Another theme that unifies “Broken Code” is the division within Meta between top management and rank-and-file employees, including content moderators, researchers with social science doctorates, and myriad others with the word “integrity” in their titles. Over the years, the rank-and-file have continually pushed for reforms that would mitigate the harmful side effects of the company’s activities, only to have occupants of the C-suites shoot them down. Horwitz’s strength is the specificity of his reporting, often buttressed by internal documents made public by whistleblower Frances Haugen. Consider:

  • In 2017, Facebook AI and data science experts collaborated on an algorithm fix that would dampen the distribution of content disproportionately popular with “hyperactive users”—people who post hundreds of times a day. “Because hyperactive users tended to be more partisan and more inclined to share misinformation, hate speech, and click bait, the intervention produced integrity gains almost across the board,” Horwitz writes. But Joel Kaplan, the company’s chief Washington lobbyist and a former senior aide to Republican President George W. Bush, objected that the technique, known as “Sparing Sharing,” would affect conservative publishers and activists disproportionately. That’s because conservative hyperactive users are far more prevalent on Facebook than their liberal counterparts, Horwitz writes, and have demonstrated more of a tendency to share misinformation. Zuckerberg, according to the author, listened for 10 minutes to a late-2017 pitch for Sparing Sharing. “Do it, but cut the weighting by 80 percent,” the CEO ordered. “And don’t bring me something like this again.” Reduced to one-fifth of its proposed impact, Horwitz writes, “the arrival of Sparing Sharing wasn’t going to meaningfully change the platform.” This constituted a choice by Zuckerberg, not an inevitable aspect of faceless technology.

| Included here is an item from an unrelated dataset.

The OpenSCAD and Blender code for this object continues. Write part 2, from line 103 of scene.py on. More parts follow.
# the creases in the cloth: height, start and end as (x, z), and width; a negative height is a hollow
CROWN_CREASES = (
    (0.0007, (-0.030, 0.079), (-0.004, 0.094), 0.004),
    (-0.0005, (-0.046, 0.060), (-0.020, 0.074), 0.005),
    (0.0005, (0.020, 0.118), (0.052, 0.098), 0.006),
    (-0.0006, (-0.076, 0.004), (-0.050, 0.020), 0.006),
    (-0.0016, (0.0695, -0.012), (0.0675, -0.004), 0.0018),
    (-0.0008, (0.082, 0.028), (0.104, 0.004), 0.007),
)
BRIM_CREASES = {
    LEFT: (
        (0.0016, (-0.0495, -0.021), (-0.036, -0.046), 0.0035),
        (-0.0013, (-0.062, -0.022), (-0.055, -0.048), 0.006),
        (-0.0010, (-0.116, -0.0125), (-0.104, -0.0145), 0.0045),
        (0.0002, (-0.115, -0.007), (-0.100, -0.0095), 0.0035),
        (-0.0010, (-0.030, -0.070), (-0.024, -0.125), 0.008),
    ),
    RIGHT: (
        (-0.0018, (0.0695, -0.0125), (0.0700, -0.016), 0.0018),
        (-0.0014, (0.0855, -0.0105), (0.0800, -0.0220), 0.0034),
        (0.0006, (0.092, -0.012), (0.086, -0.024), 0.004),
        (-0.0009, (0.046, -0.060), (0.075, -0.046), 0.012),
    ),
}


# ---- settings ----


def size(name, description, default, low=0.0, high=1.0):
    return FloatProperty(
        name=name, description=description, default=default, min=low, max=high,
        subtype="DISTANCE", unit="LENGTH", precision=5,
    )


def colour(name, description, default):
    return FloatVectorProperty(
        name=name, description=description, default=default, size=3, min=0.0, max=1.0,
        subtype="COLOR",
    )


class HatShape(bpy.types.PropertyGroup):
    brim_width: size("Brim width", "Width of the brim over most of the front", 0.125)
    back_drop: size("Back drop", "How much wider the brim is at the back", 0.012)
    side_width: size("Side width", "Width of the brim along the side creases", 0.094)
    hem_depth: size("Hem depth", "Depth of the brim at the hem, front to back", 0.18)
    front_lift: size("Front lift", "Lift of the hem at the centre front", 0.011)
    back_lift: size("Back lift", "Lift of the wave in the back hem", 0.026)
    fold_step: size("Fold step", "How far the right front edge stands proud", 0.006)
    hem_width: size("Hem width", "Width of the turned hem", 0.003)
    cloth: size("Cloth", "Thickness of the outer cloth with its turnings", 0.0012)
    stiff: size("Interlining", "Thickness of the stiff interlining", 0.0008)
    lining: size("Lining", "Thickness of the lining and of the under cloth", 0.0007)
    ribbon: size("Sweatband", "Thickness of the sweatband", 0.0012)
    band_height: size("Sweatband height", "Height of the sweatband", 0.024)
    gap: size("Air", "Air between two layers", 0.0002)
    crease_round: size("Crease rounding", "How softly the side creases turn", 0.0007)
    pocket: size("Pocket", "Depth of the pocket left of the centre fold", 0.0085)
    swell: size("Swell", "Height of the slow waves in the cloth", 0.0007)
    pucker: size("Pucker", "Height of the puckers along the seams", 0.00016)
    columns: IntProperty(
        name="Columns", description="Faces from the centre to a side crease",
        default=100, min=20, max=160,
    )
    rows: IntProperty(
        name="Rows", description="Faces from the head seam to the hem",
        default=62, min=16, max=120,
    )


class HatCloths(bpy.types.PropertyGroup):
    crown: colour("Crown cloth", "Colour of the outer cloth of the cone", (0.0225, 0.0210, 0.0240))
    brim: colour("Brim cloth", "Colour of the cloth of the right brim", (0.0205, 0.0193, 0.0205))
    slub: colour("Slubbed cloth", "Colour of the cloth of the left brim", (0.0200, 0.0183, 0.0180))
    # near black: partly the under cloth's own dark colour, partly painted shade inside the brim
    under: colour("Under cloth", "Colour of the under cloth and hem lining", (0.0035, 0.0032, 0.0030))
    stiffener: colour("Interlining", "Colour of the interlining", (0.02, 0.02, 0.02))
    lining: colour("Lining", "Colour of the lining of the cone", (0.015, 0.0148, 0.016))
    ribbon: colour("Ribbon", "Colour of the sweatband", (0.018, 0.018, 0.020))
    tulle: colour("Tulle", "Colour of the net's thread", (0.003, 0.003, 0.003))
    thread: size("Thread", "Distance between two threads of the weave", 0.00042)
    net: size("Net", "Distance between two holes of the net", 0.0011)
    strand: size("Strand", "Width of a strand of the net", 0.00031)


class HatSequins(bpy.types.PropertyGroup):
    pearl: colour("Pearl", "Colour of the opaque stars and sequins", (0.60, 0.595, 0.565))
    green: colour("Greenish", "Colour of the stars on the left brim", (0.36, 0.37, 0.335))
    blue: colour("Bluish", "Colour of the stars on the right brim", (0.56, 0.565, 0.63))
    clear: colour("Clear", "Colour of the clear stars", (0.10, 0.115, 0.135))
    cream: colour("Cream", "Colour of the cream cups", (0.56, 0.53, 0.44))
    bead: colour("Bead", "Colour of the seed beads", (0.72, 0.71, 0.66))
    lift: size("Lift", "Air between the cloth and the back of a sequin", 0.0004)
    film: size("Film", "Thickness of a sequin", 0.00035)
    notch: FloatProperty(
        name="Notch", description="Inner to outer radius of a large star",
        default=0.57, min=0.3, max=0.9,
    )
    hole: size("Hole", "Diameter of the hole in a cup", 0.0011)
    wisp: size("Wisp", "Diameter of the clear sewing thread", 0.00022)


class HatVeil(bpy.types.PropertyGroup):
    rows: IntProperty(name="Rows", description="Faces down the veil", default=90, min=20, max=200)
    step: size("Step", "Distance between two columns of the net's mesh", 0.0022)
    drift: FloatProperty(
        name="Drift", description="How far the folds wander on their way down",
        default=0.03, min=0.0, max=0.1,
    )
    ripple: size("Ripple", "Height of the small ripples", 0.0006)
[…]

  • In 2018, the CEO publicly announced another adjustment, called “Meaningful Social Interactions.” He declared in a Facebook post that the change would shift the platform’s focus from “helping you find relevant content to helping you have more meaningful social interactions.” What that vague promise meant in practice, Horwitz recounts, was that Facebook “wanted to elicit specific user behaviors” that would turbocharge engagement. Under the new system, “a re-share was worth up to 30 times as much as a like. Comments were worth 15 times as much, and emoji responses worth five.” Facebook integrity staffers knew immediately that prioritizing re-shares, comments, and emojis would favor angry, factually challenged content. And sure enough, subsequent in-house research cited by Horwitz on the effects of Meaningful Social Interactions found that it favored material that triggered “negative user sentiment.” Other internal Facebook research, according to Horwitz, found that political parties in Poland and Spain noticed the change and explicitly “shifted the proportion of their posts from 50/50 positive/negative to 80 percent negative and 20 percent positive.”

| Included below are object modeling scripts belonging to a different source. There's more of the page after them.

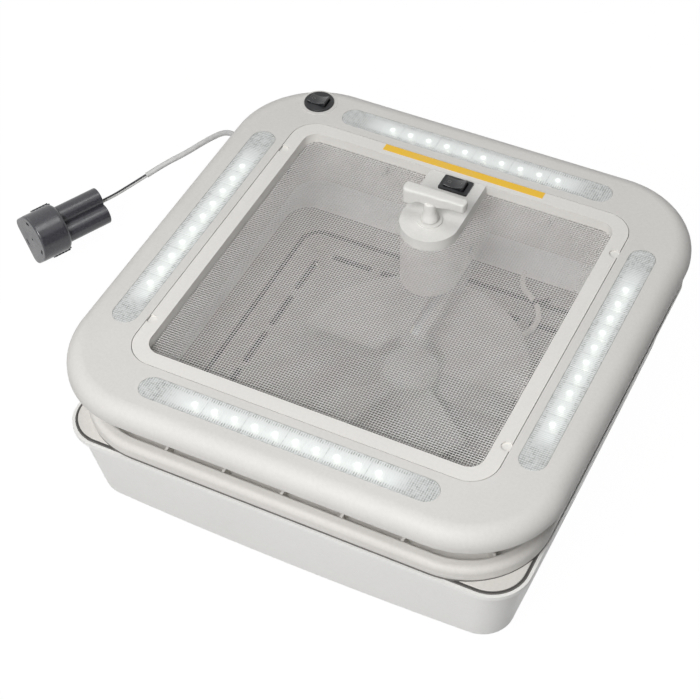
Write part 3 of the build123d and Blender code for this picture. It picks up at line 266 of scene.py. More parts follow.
def rounded_profile(corners: Sequence[Pair], radius: float, steps: int = 4) -> Array:
    """Profile whose inner corners are rounded by quadratic curves.

    Between a point before and a point after a corner, both radius away from it, each curve
    point is (1-t)^2 before + 2t(1-t) corner + t^2 after.

    Args:
        corners: Rows of (radius, height).
        radius: How far from each corner the rounding starts.
        steps: Points on each rounding.

    Returns:
        Rows of (radius, height).
    """
    longest_share = 0.45
    given = np.array(corners, float)
    rows = [given[0]]
    t = np.linspace(0, 1, steps)[:, None]
    for before, here, after in zip(given, given[1:], given[2:]):
        run_in, run_out = before - here, after - here
        start = here + run_in * min(longest_share, radius / np.linalg.norm(run_in))
        end = here + run_out * min(longest_share, radius / np.linalg.norm(run_out))
        rows += list((1 - t) ** 2 * start + 2 * t * (1 - t) * here + t ** 2 * end)
    rows.append(given[-1])
    return np.array(rows)


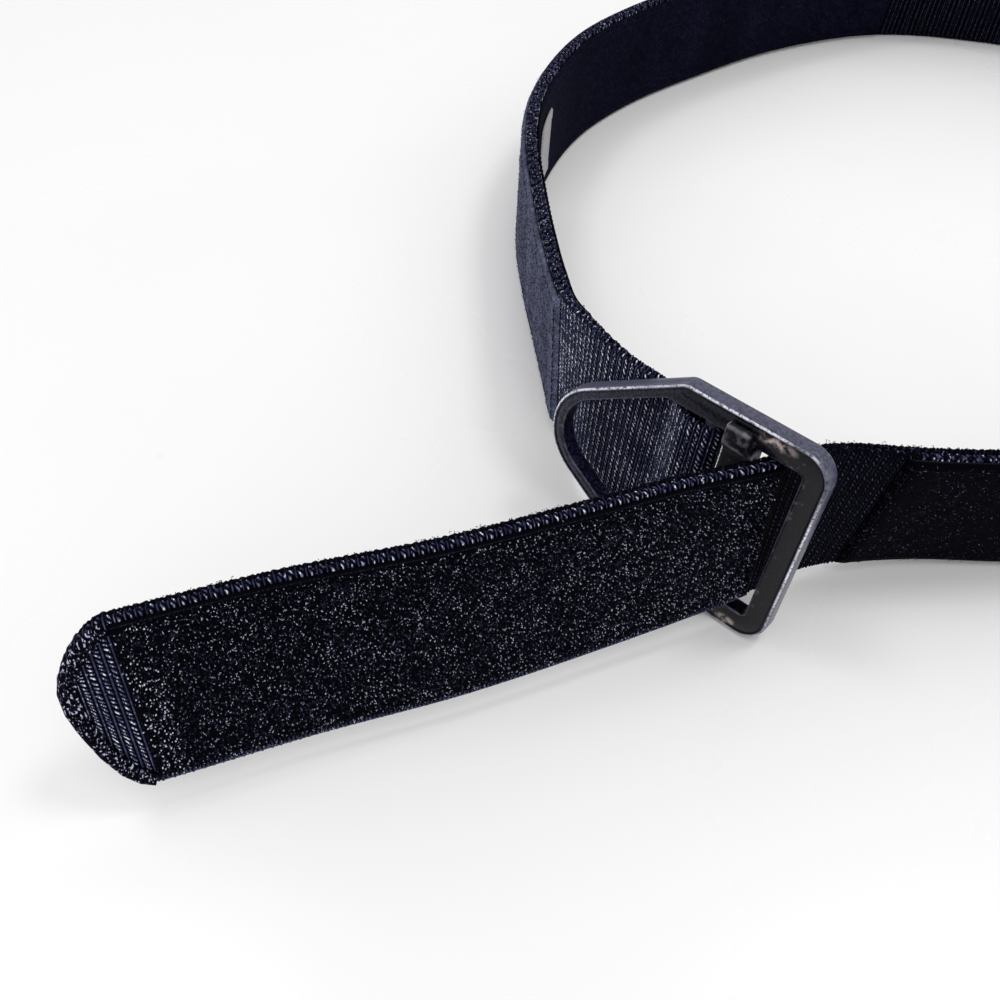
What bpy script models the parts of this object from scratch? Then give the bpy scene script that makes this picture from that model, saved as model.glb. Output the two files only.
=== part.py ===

  • In 2020, company researchers warned Nick Clegg, now president of global affairs and Zuckerberg’s top lieutenant, that he should not argue that higher rates of polarization among the elderly—the demographic that generally uses social media the least—constituted evidence that Facebook does not contribute to political divisiveness. “Internal research points to an opposite conclusion,” the Facebook employees wrote. Horwitz elaborates that “Facebook, it turned out, fed false information to senior citizens at such a massive rate that they consumed far more of it despite spending less time on the platform.” Clegg was unmoved. In the wake of the Jan. 6 riot, the former British politician published an essay on Medium that cited the internally debunked claim as disproving that “we have simply been manipulated by machines all along.” 

Horwitz diligently notes that Meta spokespeople contest his characterizations. The company told him, for example, that the appropriate takeaway from Clegg’s Medium piece on polarization was that “research on the topic is mixed.” But that is not a good-faith reading of the social science literature (which colleagues and I have written about in detail).

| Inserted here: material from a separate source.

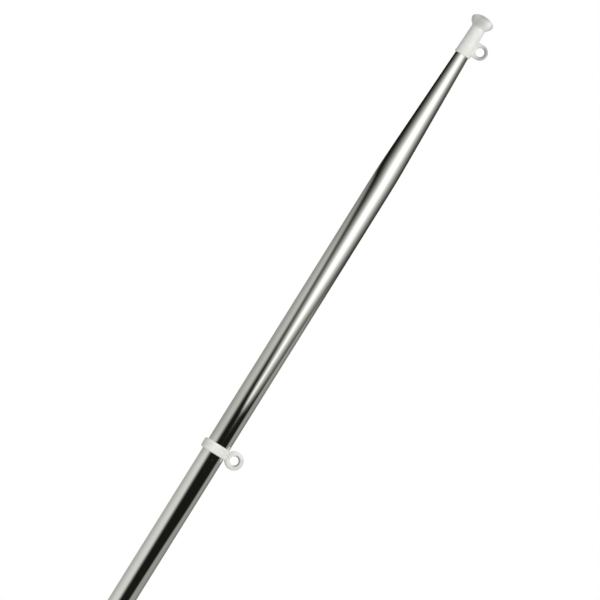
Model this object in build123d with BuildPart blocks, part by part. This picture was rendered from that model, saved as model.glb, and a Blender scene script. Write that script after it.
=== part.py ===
from build123d import *
import os

# A small boat flagstaff that stands upright on its foot: +Z runs up the staff, the origin is the
# middle of the foot's flat underside, and both eyes for the flag line point along +X.
# All sizes are in millimetres.

# Swaged stainless tube
tube_diameter = 25.0
tube_wall = 1.2
straight_length = 608.0
taper_length = 170.5
tip_diameter = 12.9
taper_blend_radius = 800.0
tube_edge_bevel = 0.3

# Push-in plug that closes the foot of the tube
plug_flange_step = 0.2
plug_flange_thickness = 2.5
plug_flange_bevel = 0.6
plug_stem_length = 18.0
plug_stem_gap = 1.1
plug_stem_wall = 1.8
plug_fin_count = 3
plug_fin_thickness = 1.0
plug_fin_pitch = 4.5

# Moulded truck that caps the tip of the tube
socket_depth = 26.0
sleeve_wall = 1.15
collar_height = 2.6
collar_step = 0.25
collar_bevel = 0.2
lip_bevel = 0.8
neck_length = 6.3
neck_bevel = 0.8
head_diameter = 24.2
head_flare_step = 1.2
head_flare_height = 3.5
head_belly_height = 3.2
head_rim_height = 0.4
head_rim_round = 4.6
head_dome_height = 6.4

# Eye on the truck for the top of the flag line
truck_eye_hole = 9.2
truck_eye_rim = 3.7
truck_eye_web = 1.5
truck_eye_thickness = 4.8
truck_eye_height = 11.8
truck_eye_bevel = 1.0
truck_eye_hole_bevel = 0.7
truck_eye_root_round = 0.6

# Ring that grips the tube, with the eye for the foot of the flag line
ring_level = 281.0
ring_height = 10.8
ring_wall = 3.1
ring_crown_bevel = 1.2
ring_eye_hole = 9.2
ring_eye_rim = 5.3
ring_eye_web = 1.65
ring_eye_thickness = 6.0
ring_eye_drop = 0.7
ring_eye_bevel = 1.35
ring_eye_hole_bevel = 1.05
ring_eye_root_round = 0.6

# Clearances between the pieces
press_clearance = 0.05
sliding_clearance = 0.05

# Places and radii that follow from those sizes
tube_radius = tube_diameter / 2
tube_bore_radius = tube_radius - tube_wall
tip_radius = tip_diameter / 2
tube_foot_level = plug_flange_thickness
taper_level = tube_foot_level + straight_length
tube_top_level = taper_level + taper_length
taper_slope = (tube_radius - tip_radius) / taper_length
truck_level = tube_top_level - socket_depth


def taper_radius(level):
    """Outer radius of the tube's taper, or of the same cone carried on past its tip."""
    return tube_radius - (level - taper_level) * taper_slope


def moulded_radius(level):
    """Outer radius of the truck's sleeve, which keeps its wall all along the taper."""
    return taper_radius(level) + press_clearance + sleeve_wall


# Tube: straight for most of its length, then the long taper that swaging leaves
with BuildPart() as pole_tube:
    with BuildSketch(Plane.XZ):
        with BuildLine():
            outside = FilletPolyline(
                (tube_radius, tube_foot_level),
                (tube_radius, taper_level),
                (tip_radius, tube_top_level),
                radius=taper_blend_radius,
            )
            inside = FilletPolyline(
                (tip_radius - tube_wall, tube_top_level),
                (tube_bore_radius, taper_level),
                (tube_bore_radius, tube_foot_level),
                radius=taper_blend_radius,
            )
            Line(outside @ 1, inside @ 0)
            Line(inside @ 1, outside @ 0)
        make_face()
    revolve(axis=Axis.Z)
    tube_rims = pole_tube.edges().filter_by(GeomType.CIRCLE).group_by(Axis.Z)
    chamfer(tube_rims[0] + tube_rims[-1], tube_edge_bevel)
pole_tube.part.label = "pole_tube"


# Foot plug: a flat flange on a hollow stem, with thin fins that grip the tube's bore
flange_radius = tube_radius - plug_flange_step
stem_radius = tube_bore_radius - plug_stem_gap
fin_radius = tube_bore_radius - press_clearance
with BuildPart() as foot_plug:
    Cylinder(flange_radius, plug_flange_thickness, align=(Align.CENTER, Align.CENTER, Align.MIN))
    chamfer(foot_plug.edges().group_by(Axis.Z)[0], plug_flange_bevel)
    with Locations((0, 0, tube_foot_level)):
        Cylinder(stem_radius, plug_stem_length, align=(Align.CENTER, Align.CENTER, Align.MIN))
    with Locations([(0, 0, tube_foot_level + (fin + 1) * plug_fin_pitch) for fin in range(plug_fin_count)]):
        Cone(fin_radius, stem_radius, plug_fin_thickness, align=(Align.CENTER, Align.CENTER, Align.MIN))
    with Locations((0, 0, tube_foot_level + plug_stem_length)):
        Hole(stem_radius - plug_stem_wall, plug_stem_length)
foot_plug.part.label = "foot_plug"


# Truck's eye: a D-shaped lug, bevelled all round, that starts inside the sleeve
truck_eye_level = truck_level + truck_eye_height
truck_eye_x = moulded_radius(truck_eye_level) + truck_eye_web + truck_eye_hole / 2
truck_eye_outer = truck_eye_hole / 2 + truck_eye_rim
with BuildPart() as truck_eye:
    with BuildSketch(Plane.XZ):
        with Locations((truck_eye_x, truck_eye_level)):
            Circle(truck_eye_outer)
            Rectangle(truck_eye_x, 2 * truck_eye_outer, align=(Align.MAX, Align.CENTER))
            Circle(truck_eye_hole / 2, mode=Mode.SUBTRACT)
    extrude(amount=truck_eye_thickness / 2, both=True)
    lug_sides = truck_eye.faces().filter_by(Axis.Y)
    hole_rims = ShapeList(edge for side in lug_sides for edge in side.inner_wires()[0].edges())
    chamfer(hole_rims, truck_eye_hole_bevel)
    lug_sides = truck_eye.faces().filter_by(Axis.Y)
    lug_outline = ShapeList(edge for side in lug_sides for edge in side.outer_wire().edges())
    lug_tip = truck_eye_x + truck_eye_outer
    chamfer(lug_outline.filter_by_position(Axis.X, 0, lug_tip, (False, True)), truck_eye_bevel)


# Truck: a tapered sleeve with a small collar, and a button-shaped head that flares from its neck
neck_level = tube_top_level + neck_length
collar_radius = moulded_radius(truck_level) + collar_step
collar_top_level = truck_level + collar_height
head_radius = head_diameter / 2
flare_radius = head_radius - head_flare_step
flare_top_level = neck_level + head_flare_height
rim_foot_level = flare_top_level + head_belly_height
rim_level = rim_foot_level + head_rim_height
truck_top_level = rim_level + head_dome_height

# The dome is drawn as two arcs that meet smoothly: a tight one round the rim, and a flatter crown
rim_centre_radius = head_radius - head_rim_round
crown_radius = (rim_centre_radius**2 + head_dome_height**2 - head_rim_round**2) / (
    2 * (head_dome_height - head_rim_round)
)
crown_centre_level = truck_top_level - crown_radius
crown_share = crown_radius / (crown_radius - head_rim_round)
crown_edge = (
    rim_centre_radius * crown_share,
    crown_centre_level + (rim_level - crown_centre_level) * crown_share,
)
with BuildPart() as truck:
    with BuildSketch(Plane.XZ):
        with BuildLine():
            skirt = Polyline(
                (0, truck_level),
                (collar_radius, truck_level),
                (collar_radius, collar_top_level),
                (moulded_radius(collar_top_level), collar_top_level),
                (moulded_radius(neck_level), neck_level),
                (flare_radius, flare_top_level),
                (head_radius, rim_foot_level),
                (head_radius, rim_level),
            )
            rim = RadiusArc(skirt @ 1, crown_edge, -head_rim_round)
            crown = RadiusArc(rim @ 1, (0, truck_top_level), -crown_radius)
            Line(crown @ 1, skirt @ 0)
        make_face()
    revolve(axis=Axis.Z)
    lip_edges, collar_edges, neck_edges = truck.edges().filter_by(GeomType.CIRCLE).group_by(Axis.Z)[:3]
    chamfer(lip_edges, lip_bevel)
    chamfer(collar_edges.sort_by(SortBy.RADIUS)[-1:], collar_bevel)
    chamfer(neck_edges, neck_bevel)
    add(truck_eye.part)
    fillet(truck.edges(Select.NEW), truck_eye_root_round)
    with BuildSketch(Plane.XZ):
        with BuildLine():
            Polyline(
                (0, truck_level),
                (taper_radius(truck_level) + press_clearance, truck_level),
                (tip_radius + press_clearance, tube_top_level),
                (0, tube_top_level),
                close=True,
            )
        make_face()
    revolve(axis=Axis.Z, mode=Mode.SUBTRACT)
truck.part.label = "truck"


# Ring's eye: a round loop, bevelled inside and out, that overlaps the band a little below its middle
ring_bore_radius = tube_radius + sliding_clearance
ring_radius = ring_bore_radius + ring_wall
ring_eye_x = ring_radius + ring_eye_web + ring_eye_hole / 2
ring_eye_level = ring_level - ring_eye_drop
with BuildPart() as ring_eye:
    with BuildSketch(Plane.XZ):
        with Locations((ring_eye_x, ring_eye_level)):
            Circle(ring_eye_hole / 2 + ring_eye_rim)
            Circle(ring_eye_hole / 2, mode=Mode.SUBTRACT)
    extrude(amount=ring_eye_thickness / 2, both=True)
    eye_rims = ring_eye.edges().filter_by(GeomType.CIRCLE).sort_by(SortBy.RADIUS)
    chamfer(eye_rims[:2], ring_eye_hole_bevel)
    chamfer(ring_eye.edges().filter_by(GeomType.CIRCLE).sort_by(SortBy.RADIUS)[-2:], ring_eye_bevel)

# Halyard ring: a bevelled band, bored to grip the straight tube, with the eye moulded on
with BuildPart() as halyard_ring:
    with Locations((0, 0, ring_level)):
        Cylinder(ring_radius, ring_height)
    chamfer(halyard_ring.edges().filter_by(GeomType.CIRCLE), ring_crown_bevel)
    add(ring_eye.part)
    eye_root = halyard_ring.edges(Select.NEW).filter_by_position(Axis.X, ring_bore_radius, ring_radius)
    fillet(eye_root, ring_eye_root_round)
    with Locations((0, 0, ring_level)):
        Cylinder(ring_bore_radius, 2 * (ring_eye_hole + 2 * ring_eye_rim), mode=Mode.SUBTRACT)
halyard_ring.part.label = "halyard_ring"


os.makedirs("parts", exist_ok=True)
for piece in (pole_tube, foot_plug, truck, halyard_ring):
    export_step(piece.part, f"parts/{piece.part.label}.step")
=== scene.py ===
import math

import bpy
from mathutils import Matrix, Vector


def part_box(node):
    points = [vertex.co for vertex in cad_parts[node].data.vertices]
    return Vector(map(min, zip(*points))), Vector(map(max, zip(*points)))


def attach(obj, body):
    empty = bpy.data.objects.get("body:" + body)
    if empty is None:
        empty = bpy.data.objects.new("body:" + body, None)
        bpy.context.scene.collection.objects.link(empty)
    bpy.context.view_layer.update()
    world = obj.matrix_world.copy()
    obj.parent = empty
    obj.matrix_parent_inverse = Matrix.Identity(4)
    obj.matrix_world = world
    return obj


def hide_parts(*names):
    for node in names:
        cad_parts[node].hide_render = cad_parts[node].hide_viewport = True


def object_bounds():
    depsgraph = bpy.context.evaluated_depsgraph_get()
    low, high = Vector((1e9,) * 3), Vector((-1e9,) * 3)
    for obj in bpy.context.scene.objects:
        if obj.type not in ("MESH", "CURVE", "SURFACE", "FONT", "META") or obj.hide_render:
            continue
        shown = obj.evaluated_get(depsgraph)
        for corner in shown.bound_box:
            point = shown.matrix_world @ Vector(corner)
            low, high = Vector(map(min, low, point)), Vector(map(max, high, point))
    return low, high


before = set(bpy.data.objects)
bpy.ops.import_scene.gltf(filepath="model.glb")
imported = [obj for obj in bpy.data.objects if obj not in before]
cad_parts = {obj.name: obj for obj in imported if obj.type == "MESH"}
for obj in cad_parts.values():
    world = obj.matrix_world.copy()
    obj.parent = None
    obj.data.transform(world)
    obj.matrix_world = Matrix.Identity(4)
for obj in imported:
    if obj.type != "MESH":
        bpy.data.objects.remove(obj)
cad_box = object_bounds()

# Lengths are in metres, angles in radians. The staff stands on its foot along +Z, with its eyes towards +X.
MM = 0.001
UP = Vector((0, 0, 1))

# The photograph's view of the staff
METRES_PER_PIXEL = 1.02 * MM
PICTURE_PIXELS = 600
PICTURE_MIDDLE = Vector((-7.86 * MM, 0, 455.1 * MM))
STAFF_LEAN = math.radians(31.96)
CAMERA_DISTANCE = 6.0
CAMERA_LIFT = math.radians(-1.5)
SENSOR_WIDTH = 36

# Tube
tube_low, tube_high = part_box("pole_tube")
TUBE_RADIUS = tube_high.x
TUBE_WALL = 1.2 * MM
TUBE_EDGE_ROUND = 0.52 * MM
TIP_RADIUS = 6.45 * MM
TAPER_START = 610.5 * MM
TAPER_BLEND_RADIUS = 800 * MM
TAPER_SLOPE = (TUBE_RADIUS - TIP_RADIUS) / (tube_high.z - TAPER_START)
FIT = 0.05 * MM

# Cap: its sleeve, collar and neck
truck_low, truck_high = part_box("truck")
SLEEVE_WALL = 1.15 * MM
SOCKET_RUN_OUT = 5 * MM
COLLAR_HEIGHT = 2.6 * MM
COLLAR_STEP = 0.25 * MM
COLLAR_ROUND = 0.24 * MM
LIP_ROUND = 1.2 * MM
NECK_LENGTH = 6.3 * MM
NECK_ROUND = 2.0 * MM

# Cap: its button-shaped head
HEAD_RADIUS = truck_high.y
HEAD_FLARE_STEP = 1.2 * MM
HEAD_FLARE_HEIGHT = 3.5 * MM
HEAD_BELLY_HEIGHT = 3.2 * MM
HEAD_BELLY_ROUND = 4.0 * MM
HEAD_WAIST_ROUND = 2.0 * MM
HEAD_RIM_HEIGHT = 0.4 * MM
HEAD_RIM_ROUND = 4.6 * MM
HEAD_DOME_HEIGHT = 6.4 * MM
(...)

To understand Clegg’s verbal sleight of hand, one must give his convoluted prose an exceedingly close reading. In the Medium piece, he wrote: “What evidence there is simply does not support the idea that social media, or the filter bubbles it supposedly creates, are the unambiguous driver of polarization that many assert.” But serious analysts of social media do not assert that Facebook and the other platforms are the sole or even primary “driver of polarization.” Instead, serious observers argue that social media companies have played an exacerbating role. They pour fuel on the fire—a blaze that began burning decades before social media was invented and that over the years also has been fed by right-wing talk radio, Fox News, websites like Gateway Pundit, podcasts like the Daily Wire, Donald Trump and his minions, and, yes, to a lesser degree by left-wing firebrands like the Grayzone website and Cenk Uygur’s Young Turks channel on YouTube. Clegg, in other words, knocks down a straw man. He exemplifies a disingenuousness on the part of Meta’s leadership that Horwitz illustrates repeatedly throughout his book.

“Broken Code” is not perfect. Horwitz covers a lot of ground but does not get to everything that’s wrong with Meta’s business model. For instance, he does not examine the weaknesses in content moderation stemming from the company’s decision years ago to outsource the vast majority of its content-review workforce to lower-wage companies and geographies, a practice common throughout the industry. Meta does not hire, train, or supervise most of the 15,000 people charged with the onerous but vital task of determining whether content featuring hate, gore, and/or lies should remain on its platforms or be down-ranked or removed. By treating human content moderation at arm’s length and paring labor costs to a minimum, social media companies avert their gaze from the difficulty of this vital function and inevitably undercut its effectiveness. 

But this quibble should not deter anyone concerned about the pernicious side effects of social media from reading “Broken Code.” It represents the best kind of traditional gumshoe journalism and demonstrates the relevance of rigorous factual reporting in a digital era dominated by hot takes and vituperation.


Paul M. Barrett is the deputy director and senior research scholar at the Center for Business and Human Rights at New York University’s Stern School of Business. He writes about the effects of technology on democracy.